GoogleBot, Yahoo and BingBot are not in the list starting from ZfrPrerender 2.0 as those search engines support the escaped_fragment approach, and we want to ensure people are not penalized for cloacking.

You can add other User-Agent string to evaluate using this sample configuration:

return array(
    'zfr_prerender' => array(
        'crawler_user_agents' => array('yandex', 'msnbot')
    )
);

Note: ZfrPrerender also supports the detection of a crawler through the user of the _escaped_fragment_ query param. You can learn more about this on Google's website.

Ignored extensions

ZfrPrerender is configured by default to ignore all the requests for resources with those extensions: .css, .gif, .jpeg, .jpg, .js, .png, .less, .pdf, .doc, .txt, .zip, .mp3, .rar, .exe, .wmv, .doc, .avi, .ppt, .mpg, .mpeg, .tif, .wav, .mov, .psd, .ai, .xls, .mp4, .m4a, .swf, .dat, .dmg, .iso, .flv, .m4v, .torrent. Those are never pre-rendered.

You can add your own extensions using this sample configuration:

return array(
    'zfr_prerender' => array(
        'ignored_extensions' => array('.less', '.pdf')
    )
);

Whitelist

Whitelist a single url path or multiple url paths. Compares using regex, so be specific when possible. If a whitelist is supplied, only url's containing a whitelist path will be prerendered.

Here is a sample configuration that only pre-render URLs that contains "/users/":

return array(
    'zfr_prerender' => array(
        'whitelist_urls' => array('/users/*')
    )
);

Note: remember to specify URL here and not ZF2 route names. This occur because ZfrPrerender registers a listener that happen very early in the MVC process, before the routing is actually done.

Blacklist

Blacklist a single url path or multiple url paths. Compares using regex, so be specific when possible. If a blacklist is supplied, all url's will be pre-rendered except ones containing a blacklist part. Please note that if the referer is part of the blacklist, it won't be pre-rendered too.
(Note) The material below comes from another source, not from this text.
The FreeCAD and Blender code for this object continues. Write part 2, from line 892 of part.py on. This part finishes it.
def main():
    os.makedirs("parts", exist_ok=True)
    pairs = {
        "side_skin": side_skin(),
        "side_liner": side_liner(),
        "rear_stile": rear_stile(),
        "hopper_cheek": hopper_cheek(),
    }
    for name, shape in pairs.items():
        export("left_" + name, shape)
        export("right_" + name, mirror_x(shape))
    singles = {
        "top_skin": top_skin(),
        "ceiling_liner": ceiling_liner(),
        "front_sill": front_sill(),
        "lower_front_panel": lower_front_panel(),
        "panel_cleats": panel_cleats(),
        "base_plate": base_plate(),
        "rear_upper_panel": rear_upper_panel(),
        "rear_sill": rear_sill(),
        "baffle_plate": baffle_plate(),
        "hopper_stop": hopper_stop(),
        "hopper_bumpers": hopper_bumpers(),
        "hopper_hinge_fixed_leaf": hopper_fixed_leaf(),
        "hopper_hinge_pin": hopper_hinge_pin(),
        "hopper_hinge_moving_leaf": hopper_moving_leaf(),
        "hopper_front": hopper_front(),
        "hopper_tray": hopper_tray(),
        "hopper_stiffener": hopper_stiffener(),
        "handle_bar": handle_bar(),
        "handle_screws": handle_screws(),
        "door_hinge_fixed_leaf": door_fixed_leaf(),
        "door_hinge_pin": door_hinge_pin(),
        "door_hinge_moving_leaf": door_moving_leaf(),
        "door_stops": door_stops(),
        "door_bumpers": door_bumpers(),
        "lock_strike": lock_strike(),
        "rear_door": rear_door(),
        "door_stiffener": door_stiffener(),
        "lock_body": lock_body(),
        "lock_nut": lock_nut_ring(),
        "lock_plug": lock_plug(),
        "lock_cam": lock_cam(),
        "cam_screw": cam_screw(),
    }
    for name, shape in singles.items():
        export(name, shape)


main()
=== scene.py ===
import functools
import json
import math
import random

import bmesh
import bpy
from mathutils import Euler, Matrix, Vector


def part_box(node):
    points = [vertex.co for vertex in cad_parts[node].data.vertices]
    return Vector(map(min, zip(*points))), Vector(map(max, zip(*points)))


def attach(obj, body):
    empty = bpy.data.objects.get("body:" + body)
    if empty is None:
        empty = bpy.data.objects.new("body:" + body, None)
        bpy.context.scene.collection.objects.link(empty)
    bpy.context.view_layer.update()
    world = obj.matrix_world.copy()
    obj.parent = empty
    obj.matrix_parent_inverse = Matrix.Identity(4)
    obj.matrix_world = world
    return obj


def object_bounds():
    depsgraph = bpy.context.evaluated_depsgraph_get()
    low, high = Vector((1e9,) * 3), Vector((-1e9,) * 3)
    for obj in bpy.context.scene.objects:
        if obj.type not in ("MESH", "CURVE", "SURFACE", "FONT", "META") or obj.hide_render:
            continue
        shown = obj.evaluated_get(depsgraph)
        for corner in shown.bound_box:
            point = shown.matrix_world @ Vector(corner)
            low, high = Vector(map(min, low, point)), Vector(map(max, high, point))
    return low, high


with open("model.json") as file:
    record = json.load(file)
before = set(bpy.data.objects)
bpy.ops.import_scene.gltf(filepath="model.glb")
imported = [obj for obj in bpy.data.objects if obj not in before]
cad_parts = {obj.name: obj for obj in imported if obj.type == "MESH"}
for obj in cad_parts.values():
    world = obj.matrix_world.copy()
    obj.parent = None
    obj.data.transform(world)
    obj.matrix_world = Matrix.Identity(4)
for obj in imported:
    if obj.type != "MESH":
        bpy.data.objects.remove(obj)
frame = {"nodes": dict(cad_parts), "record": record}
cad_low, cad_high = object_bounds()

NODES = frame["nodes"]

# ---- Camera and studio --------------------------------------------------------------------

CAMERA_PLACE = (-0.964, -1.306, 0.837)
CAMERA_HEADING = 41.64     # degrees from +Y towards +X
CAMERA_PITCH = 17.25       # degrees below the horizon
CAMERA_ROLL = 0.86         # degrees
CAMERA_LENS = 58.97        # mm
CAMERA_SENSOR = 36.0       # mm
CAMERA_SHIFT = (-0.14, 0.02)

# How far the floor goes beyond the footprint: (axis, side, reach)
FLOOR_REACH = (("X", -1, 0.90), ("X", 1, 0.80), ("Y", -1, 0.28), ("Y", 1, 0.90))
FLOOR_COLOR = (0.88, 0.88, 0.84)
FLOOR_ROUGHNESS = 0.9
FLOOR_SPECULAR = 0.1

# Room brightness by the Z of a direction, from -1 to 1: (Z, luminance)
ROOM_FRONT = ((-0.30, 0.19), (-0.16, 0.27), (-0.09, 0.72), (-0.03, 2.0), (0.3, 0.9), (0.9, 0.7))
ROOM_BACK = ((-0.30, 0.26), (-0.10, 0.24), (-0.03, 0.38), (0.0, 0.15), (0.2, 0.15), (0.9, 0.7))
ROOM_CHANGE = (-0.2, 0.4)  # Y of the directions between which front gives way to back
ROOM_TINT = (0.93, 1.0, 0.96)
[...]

Here is a sample configuration that prerender all URLs excepting the ones that contains "/users/":

return array(
    'zfr_prerender' => array(
        'blacklist_urls' => array('/users/*')
    )
);

Note: remember to specify URL here and not ZF2 route names. This occur because ZfrPrerender registers a listener that happen very early in the MVC process, before the routing is actually done.

Events

ZfrPrerender\Mvc\PrerenderListener triggers two events:

  1. ZfrPrerender\Mvc\PrerenderEvent::EVENT_PRERENDER_PRE: this event is triggered before actually making the request to Prerender service. If you return a Zend\Http\Response object from the listener attached to this event, it will immediately return this response, hence avoiding a new request to the Prerender service.
  2. ZfrPrerender\Mvc\PrerenderEvent::EVENT_PRERENDER_POST: this event is triggered once the response from the Prerender service is made. This allows you to cache it (for instance in Memcached).

Listeners attached to those two events receive an instance of ZfrPrerender\Mvc\PrerenderEvent. Here is an example that shows you how to register listeners using the shared event manager. In your Module.php class:

use ZfrPrerender\Mvc\PrerenderEvent;

public function onBootstrap(MvcEvent $event)
{
    $eventManager  = $event->getTarget()->getEventManager();
    $sharedManager = $eventManager->getSharedManager();

    $sharedManager->attach(
        'ZfrPrerender\Mvc\PrerenderListener',
        PrerenderEvent::EVENT_PRERENDER_PRE,
        array($this, 'prerenderPre')
    );

    $sharedManager->attach(
        'ZfrPrerender\Mvc\PrerenderListener',
        PrerenderEvent::EVENT_PRERENDER_POST,
        array($this, 'prerenderPost')
    );
}

public function prerenderPre(PrerenderEvent $event)
{
    $request = $event->getRequest();

    // Check from your cache if you have already the content
    // $content = ...

    $response = new Response();
    $response->setStatusCode(200);
    $response->setContent($content);

    return $response;
}

public function prerenderPost(PrerenderEvent $event)
{
    // This is the response we get from the Prerender service
    $response = $event->getResponse();

    // You could get the body and put it in cache
    // ...
}

Testing

If you want to make sure your pages are rendering correctly:

  1. Open the Developer Tools in Chrome (Cmd + Atl + J)
  2. Click the Settings gear in the bottom right corner.
  3. Click "Overrides" on the left side of the settings panel.
  4. Check the "User Agent" checkbox.
  5. Choose "Other..." from the User Agent dropdown.
  6. Type googlebot into the input box.
  7. Refresh the page (make sure to keep the developer tools open).